You know that trip--when the power-crazed MC says "Now ladies and gentlemen, if you wish happiness and good fortune to the newlyweds you must join them on the dance floor but if you wish them a lifetime of abject misery and hopeless despair, you will remain in your seats..."
No one dares remain seated for that. Not even 93 year old Aunt Edna who suffers from bunions, vertigo and must drag an oxygen tank behind her.
Unfortunately, I could not find my practical shoes on the day of the wedding. I hadn't left myself time to tear the house apart, foolishly assuming they would actually be in the closet with the other shoes. I had to go with an old pair with a rather high heel.
I kept them off in the car, slipping into them upon arrival.
They felt fine and, for a shining moment, I allowed myself to dream that I might survive but the moment I stepped out of the car, I almost fell on my nose as my heel got caught in the uneven gravel of the parking lot.
Damn you gravel.
I felt all eyes upon me (although there wasn't a soul in sight--we were late) as I stumbled, minced and tottered into the church and fell into a pew.
Throughout the ceremony all I thought of was my feet, bitterly observing that everyone around me appeared to be having no trouble whatsoever navigating on heels much higher than mine.
I wondered if they'd all taken lessons. Had I missed a seminar at Bloomies on how to walk in four inch heels?
Is it a problem with my gene pool? Did my prehistoric ancestors only wear practical flats as they rolled dough for strudel in their caves?
Struggling to remain upright at the cocktail hour, I watched enviously as others laughed gaily, dipping their delicious coconut shrimp into sweet and sour sauce while balancing on a variety of sleek stilettos, strappy sandals and bejeweled mules.
I, however, was now so preoccupied by not falling that I gave up and just leaned on one of those high tables, grimly swilling my wine spritzer.
Catching sight of another woman in apparently similar circumstances--leaning on a table across the room, she and I made silent eye contact as we clung to the edge and watched the shrimp pass us by.
We couldn't eat and stand at the same time and we knew it.
Oddly, I never saw her again after that. Had she conceded defeat early to go wait in the car as her husband spent the evening wishing his wife could manage in sexy shoes like the other X chromosomes at the wedding?

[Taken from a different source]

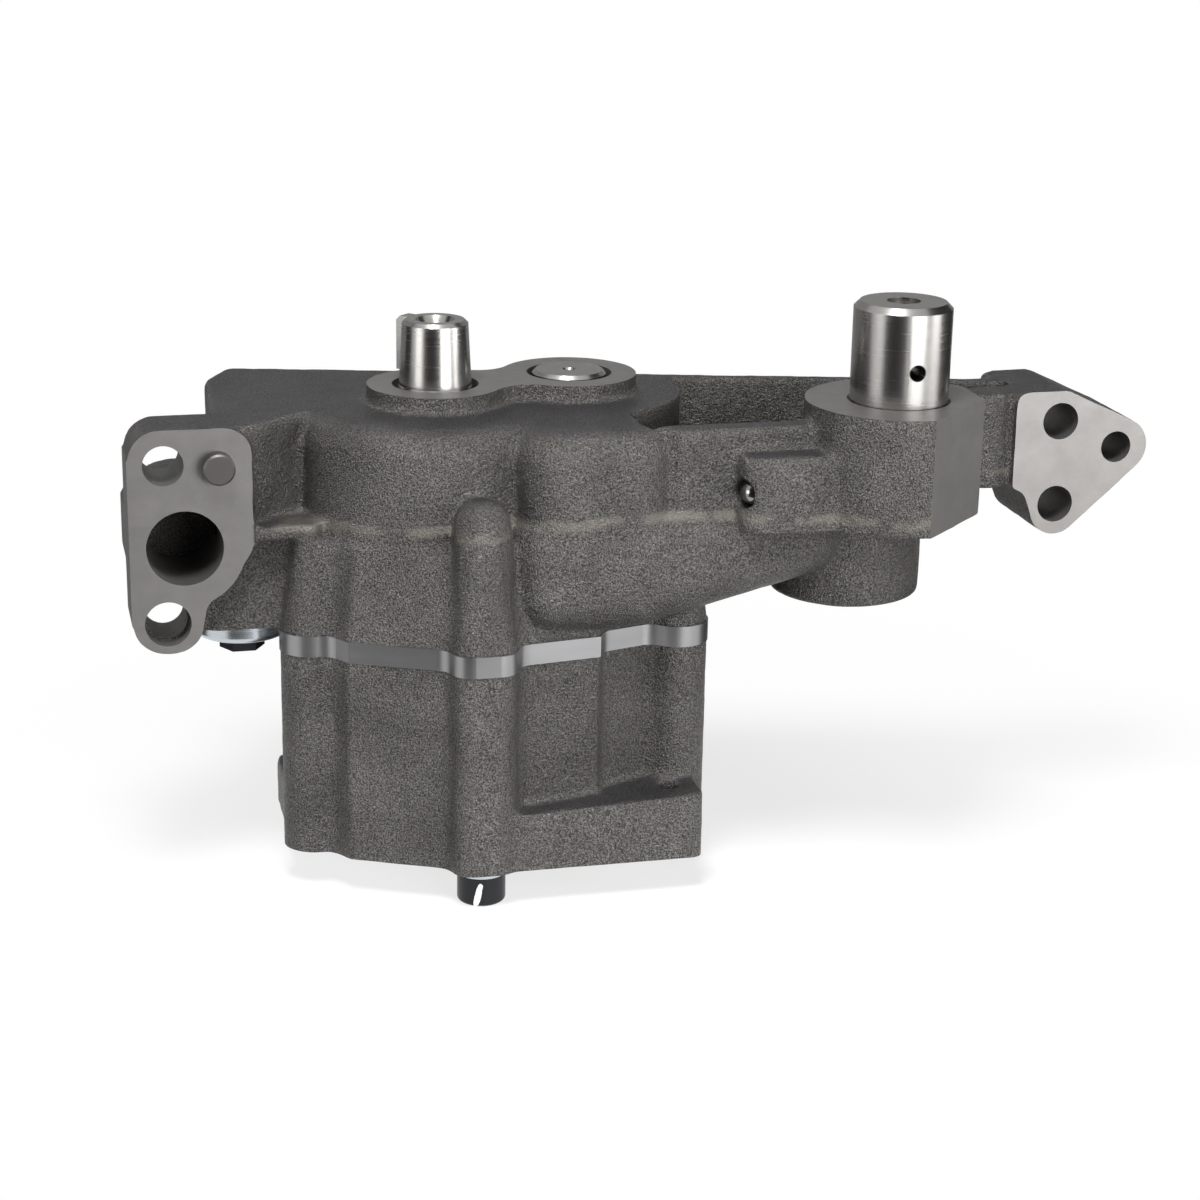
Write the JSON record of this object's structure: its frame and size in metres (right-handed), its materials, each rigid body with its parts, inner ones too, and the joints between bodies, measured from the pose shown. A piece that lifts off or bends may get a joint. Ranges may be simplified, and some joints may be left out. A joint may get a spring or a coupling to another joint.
{
  "type": "engine oil pump",
  "caption": "Gear-type engine oil pump: two iron castings with a plate between them, tapered drive shaft, idler gear pin and two flanged feet.",
  "frame": {"origin": "on the drive shaft axis, in the machined gear face of the body", "axes": "+X along the mounting plane towards the idler pin, -Y out of the mounting plane, +Z along the shafts towards the drive gear"},
  "size_m": [0.351, 0.1492, 0.1945],
  "materials": {
    "cast_iron": "as cast, shot blasted, oiled",
    "ground_steel": "ground",
    "turned_steel": "turned and polished",
    "dark_steel": "dull",
    "zinc_plate": "zinc plated",
    "black_oxide": "black oxide",
    "bronze": "bored"
  },
  "bodies": {
    "casing": {"pump_body": "cast_iron", "gear_housing": "cast_iron", "wear_plate": "ground_steel", "idler_pin": "turned_steel", "idler_pin_plug": "dark_steel", "flange_dowel": "dark_steel", "oil_hole_ball": "turned_steel", "drive_bushing_body": "bronze", "driven_bushing_body": "bronze", "drive_bushing_housing": "bronze", "driven_bushing_housing": "bronze", "relief_cap": "zinc_plate", "relief_guide_bolt": "black_oxide", "relief_spring": "dark_steel", "housing_screws": "black_oxide", "screw_washers": "zinc_plate", "housing_dowels": "dark_steel"},
    "drive": {"drive_shaft": "turned_steel", "drive_gear": "ground_steel", "shaft_key": "turned_steel"},
    "driven": {"driven_shaft": "turned_steel", "driven_gear": "ground_steel"},
    "relief_valve": {"relief_plunger": "ground_steel"}
  },
  "joints": [
    {"name": "drive_spin", "type": "hinge", "parent": "casing", "child": "drive", "pos_m": [0, 0, 0], "axis": [0, 0, 1], "continuous": true},
    {"name": "driven_spin", "type": "hinge", "parent": "casing", "child": "driven", "pos_m": [0.04759, 0.00985, 0], "axis": [0, 0, 1], "continuous": true},
    {"name": "relief_slide", "type": "slide", "parent": "casing", "child": "relief_valve", "axis": [0, 0, -1], "range_m": [0, 0.004], "stiffness_N_per_m": 4000, "springref_m": -0.001, "deforming": ["relief_spring"]}
  ],
  "couplings": [
    {"joint": "driven_spin", "follows": "drive_spin", "ratio": -1}
  ]
}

I finally settled on a bent knee walk, lowering my center of gravity enough to keep upright as I hobbled into the reception hall and made it to our table.
I removed my shoes soon after.
We've all seen women in their stockinged feet at weddings. Even the bride and her maids often change into flip flops but mine were off way too early in the evening so I kept seated for about an hour. I finally got up to walk to the bathroom but nearly crashed to the floor anyway as I skirted the periphery of an extremely slippery dance floor.
When we got home, I immediately tossed my shoes onto a tower of crap in the garage and, lo and behold, noticed the lower, more practical shoes in that very pile.
I remembered then that even they had been a problem at a previous wedding and that I'd tossed them there with the same disgust with which I'd launched the higher heels I'd worn that night.
|Or I could wear these.|
It was at that moment that I realized that I would have to wear work boots to any weddings in the future. Maybe it will start a trend.